======== Dataset ========
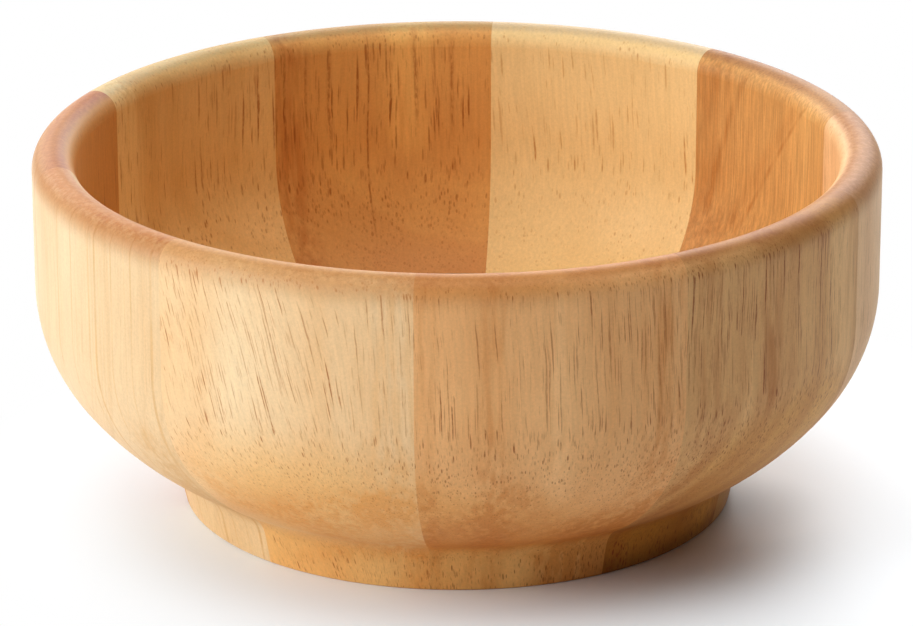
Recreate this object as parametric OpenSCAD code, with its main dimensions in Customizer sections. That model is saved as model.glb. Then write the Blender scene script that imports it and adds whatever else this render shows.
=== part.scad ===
// Small footed bowl, glued up from upright wooden staves round a base disc and turned.
// Millimetres, +Z up. The origin is the middle of the foot, on the table, and -Y is the front.

/* [Bowl] */

// Outer diameter of the straight wall
bowl_d = 151; // [130:0.5:170]

// Height from the table to the top of the rim
bowl_h = 66; // [58:0.1:80]

// Thickness of the wall, and so the width of its full-round rim
wall_t = 7.6; // [5:0.1:10]

/* [Outside curve] */

// Height at which the straight wall starts to curve in
belly_h = 41.2; // [34:0.1:48]

// Slope of the underside where it meets the cove, in degrees from level
underside_angle = 29; // [20:0.5:38]

/* [Foot] */

// Diameter of the foot where it stands
foot_d = 98.8; // [86:0.1:108]

// Height of the foot's straight side, up to the cove
foot_h = 5.7; // [3:0.1:8]

// Lean of the foot's side, in degrees from upright
foot_draft = 13; // [0:0.1:20]

// Radius of the cove between the foot and the underside
cove_r = 6.5; // [3:0.1:9]

// Chamfer round the foot's lower edge
foot_edge = 0.3; // [0.2:0.1:0.8]

// Diameter of the shallow recess turned under the foot
recess_d = 84; // [82:0.5:84.5]

// Depth of that recess
recess_depth = 1.5; // [0.5:0.1:3]

/* [Inside curve] */

// Height at which the inner wall starts to curve in
inner_belly_h = 43.6; // [36:0.1:50]

// Thickness of wood from the table to the inner floor
floor_t = 11.6; // [8:0.1:14]

// Diameter of the flat middle of the inner floor
floor_flat_d = 60; // [40:0.5:76]

/* [Staves] */

// How many equal staves make the ring
stave_count = 10; // [6:1:16]

// Direction of the first glue joint, in degrees from +X towards +Y
first_joint = -95.5; // [-180:0.5:180]

// Diameter of the base disc that closes the ring of staves
base_d = 80; // [76.5:0.5:81.5]

/* [Hidden] */

// Smoothness of the circles
$fn = 180;

bowl_r = bowl_d / 2;
inner_r = bowl_r - wall_t;
foot_r = foot_d / 2;
base_r = base_d / 2;
stave_angle = 360 / stave_count;
rim_r = wall_t / 2;
rim_z = bowl_h - rim_r;

// How far the pieces of the section run into each other where they join
run_in = 1;

// The foot's side rises outwards to the cove, and the cove's end starts the underside.
foot_out = [cos(foot_draft), -sin(foot_draft)];
foot_top = [foot_r + foot_h * tan(foot_draft), foot_h];
chamfer_top = [foot_r + foot_edge * tan(foot_draft), foot_edge];
cove_centre = foot_top + cove_r * foot_out;
cove_end = cove_centre + cove_r * [-sin(underside_angle), cos(underside_angle)];

// Each side is two arcs, drawn by side() from the wall's end to a lower point.
outer_side = side([bowl_r, belly_h], cove_end, 90 - underside_angle);
inner_side = side([inner_r, inner_belly_h], [floor_flat_d / 2, floor_t], 90);

// Tones of the staves in turn, from the one at the front round to the right
stave_tones = [
    "#cf9a63", "#b98a5c", "#c99a68", "#d9974f", "#eabb80",
    "#c57a3c", "#c08143", "#b06a33", "#f0cd98", "#e6ba80"
];
base_tone = "#dcae74";

stave_names = [for (i = [1:stave_count]) str("stave_", i < 10 ? "0" : "", i)];

// Two tangent arcs from a wall's lower end, where it runs straight down, to a point where it
// has turned by turn degrees. The tangents at their meeting point are as long on each side.
function side(top, bottom, turn) =
    let (
        span = top - bottom,
        ends = [sin(turn), 1 + cos(turn)],
        a = 4 - ends * ends,
        b = span * ends,
        tangent = (sqrt(b * b + a * (span * span)) - b) / a,
        middle = span - tangent * ends,
        bend = atan2(middle[0], middle[1]),
        upper_r = tangent / tan(bend / 2),
        lower_r = tangent / tan((turn - bend) / 2)
    )
    [top, bottom, turn, bend, upper_r, lower_r];

function side_top(s) = s[0];
function side_bottom(s) = s[1];
function side_turn(s) = s[2];
function side_bend(s) = s[3];
function side_upper_r(s) = s[4];
function side_lower_r(s) = s[5];
function upper_centre(s) = side_top(s) - [side_upper_r(s), 0];
function lower_centre(s) = side_bottom(s) + side_lower_r(s) * [-cos(side_turn(s)), sin(side_turn(s))];
function ray(centre, length, angle) = centre + length * [cos(angle), sin(angle)];

// Where the two arcs meet, or a point that lies deeper in by inset
function side_knee(s, inset) = ray(upper_centre(s), side_upper_r(s) - inset, -side_bend(s));

// The outer band of a disc between two directions, deep enough to run into what its chord bounds
module arc_band(centre, radius, from, to) {
    middle = (from + to) / 2;
    deep = radius * cos((to - from) / 2) - run_in;
    reach = 1.5 * radius;
    intersection() {
        translate(centre) circle(radius);
        polygon([
            ray(centre, deep, from), ray(centre, reach, from), ray(centre, reach, middle),
            ray(centre, reach, to), ray(centre, deep, to)
        ]);
    }
}

// All that lies between the axis and a side's two arcs
module side_fill(s) {
    axis_top = [0, side_top(s)[1]];
    axis_bottom = [0, side_bottom(s)[1]];
    polygon([axis_bottom, side_bottom(s), side_knee(s, run_in / 2), side_top(s), axis_top]);
    arc_band(upper_centre(s), side_upper_r(s), -side_bend(s), 0);
    arc_band(lower_centre(s), side_lower_r(s), -side_turn(s), -side_bend(s));
}

// The outside, filled in to the axis, up to where the rim starts to round over
module outside_fill() {
    difference() {
        union() {
            translate([0, belly_h]) square([bowl_r, rim_z - belly_h]);
            side_fill(outer_side);
            polygon([[0, 0], [foot_r - foot_edge, 0], chamfer_top, foot_top, cove_end, [0, cove_end[1]]]);
        }
        translate(cove_centre) circle(cove_r);
    }
}

// The hollow, up to the same height
module hollow() {
    translate([0, inner_belly_h]) square([inner_r, rim_z - inner_belly_h]);
    side_fill(inner_side);
}

module rim_round() {
    translate([bowl_r - rim_r, rim_z])
        intersection() {
            circle(rim_r);
            translate([-rim_r, 0]) square([wall_t, rim_r]);
        }
}

module section() {
    difference() {
        outside_fill();
        hollow();
        square([recess_d / 2, recess_depth]);
    }
    rim_round();
}

// One stave, numbered from 1, cut on two radial planes and bored for the base disc
module stave(number) {
    color(stave_tones[(number - 1) % len(stave_tones)])
        rotate_extrude(angle = stave_angle, start = first_joint + (number - 1) * stave_angle)
            difference() {
                section();
                square([base_r, rim_z]);
            }
}

module base_disc() {
    color(base_tone)
        rotate_extrude()
            intersection() {
                section();
                square([base_r, rim_z]);
            }
}

for (i = [1:stave_count])
    stave(i);
base_disc();
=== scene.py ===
"""A small footed bowl of pale hardwood, glued up from ten upright staves, on a white table."""

import math
from types import SimpleNamespace

import bpy
from mathutils import Matrix, Vector


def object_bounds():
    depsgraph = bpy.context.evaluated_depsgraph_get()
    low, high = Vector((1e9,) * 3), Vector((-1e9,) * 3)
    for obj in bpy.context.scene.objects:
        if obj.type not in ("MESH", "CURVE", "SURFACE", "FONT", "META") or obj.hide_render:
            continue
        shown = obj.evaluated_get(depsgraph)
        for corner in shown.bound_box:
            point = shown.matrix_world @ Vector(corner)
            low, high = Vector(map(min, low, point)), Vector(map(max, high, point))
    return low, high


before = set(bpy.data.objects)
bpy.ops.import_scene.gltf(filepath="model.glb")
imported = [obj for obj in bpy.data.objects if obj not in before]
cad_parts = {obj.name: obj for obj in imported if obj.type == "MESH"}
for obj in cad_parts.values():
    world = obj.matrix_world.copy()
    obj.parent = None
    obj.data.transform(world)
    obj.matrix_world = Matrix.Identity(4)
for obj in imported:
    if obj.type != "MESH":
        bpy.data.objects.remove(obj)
cad_low, cad_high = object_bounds()

IMAGE_W = 913
SENSOR_MM = 36.0
MM_PER_METRE = 1000
BOWL_R = (cad_high.x - cad_low.x) / 2
BOWL_H = cad_high.z
WHITE = (1, 1, 1, 1)
BLACK = (0, 0, 0, 1)

# The staves follow each other at equal angles, counted from the front towards the right.
STAVE_TURN = 36.0
FIRST_MIDDLE = 12.5

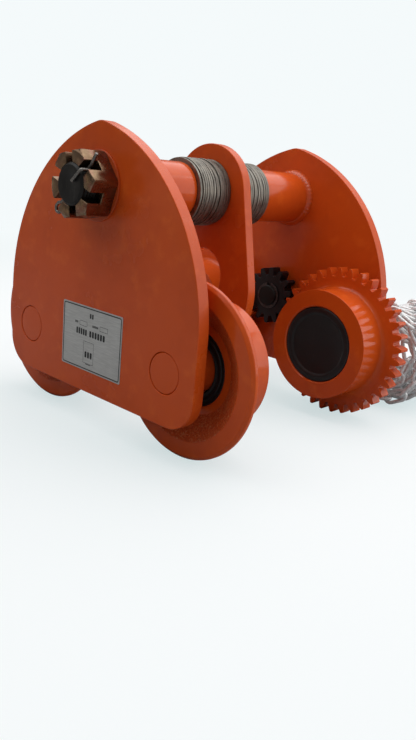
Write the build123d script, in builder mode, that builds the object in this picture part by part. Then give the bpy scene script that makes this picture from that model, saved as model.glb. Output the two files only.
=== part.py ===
"""Hand-geared beam trolley, standing upside down on its four wheels.

X runs along the beam, Y along the load shaft (the geared side plate is at +Y), Z is up.
The wheels stand on Z = 0.  The origin is under the middle of the whole object.
"""

from build123d import *
from math import acos, asin, cos, degrees, hypot, pi, radians, sin, sqrt, tan
import os

os.makedirs("parts", exist_ok=True)

# ---------------------------------------------------------------- driving dimensions, mm
mid_y = -55.0              # plane half way between the two side plates

plate_inner = 131.1        # from the middle plane to a plate's inner face
plate_thickness = 12.0
plate_half_width = 136.4
plate_bottom = 33.2
plate_side_radius = 171.6
plate_side_height = 110.8  # height of the centres of the two side arcs
plate_corner = 30.0
plate_tip = 22.0

wheel_base = 200.0
axle_height = 79.6
shaft_height = 223.6

tread_radius = 57.6
tread_start = 74.5         # inboard face of a wheel, from the middle plane
flange_radius = 79.6
flange_inner = 113.0
flange_outer = 121.0
bore_radius = 40.0         # takes a 35 x 80 x 21 ball bearing
seal_bore = 34.5
bearing_start = 80.4
bearing_width = 21.0
journal_radius = 17.5

module = 4.2
gear_teeth = 36
pinion_teeth = 14
pressure_angle = radians(20)
flank_relief = 0.17        # taken off each flank of a tooth at the pitch circle
gear_start = 110.0
gear_end = 123.7
pinion_start = 111.5
pinion_end = 125.5
pinion_tip_cut = 1.0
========
◆ What to do:
Set down exactly the lines from the line that contains "for the base disc" to the line that contains "shown = obj.evaluated_get(depsgraph)", both lines included, and nothing more.

◆ Final answer:
// One stave, numbered from 1, cut on two radial planes and bored for the base disc
module stave(number) {
    color(stave_tones[(number - 1) % len(stave_tones)])
        rotate_extrude(angle = stave_angle, start = first_joint + (number - 1) * stave_angle)
            difference() {
                section();
                square([base_r, rim_z]);
            }
}

module base_disc() {
    color(base_tone)
        rotate_extrude()
            intersection() {
                section();
                square([base_r, rim_z]);
            }
}

for (i = [1:stave_count])
    stave(i);
base_disc();
=== scene.py ===
"""A small footed bowl of pale hardwood, glued up from ten upright staves, on a white table."""

import math
from types import SimpleNamespace

import bpy
from mathutils import Matrix, Vector


def object_bounds():
    depsgraph = bpy.context.evaluated_depsgraph_get()
    low, high = Vector((1e9,) * 3), Vector((-1e9,) * 3)
    for obj in bpy.context.scene.objects:
        if obj.type not in ("MESH", "CURVE", "SURFACE", "FONT", "META") or obj.hide_render:
            continue
        shown = obj.evaluated_get(depsgraph)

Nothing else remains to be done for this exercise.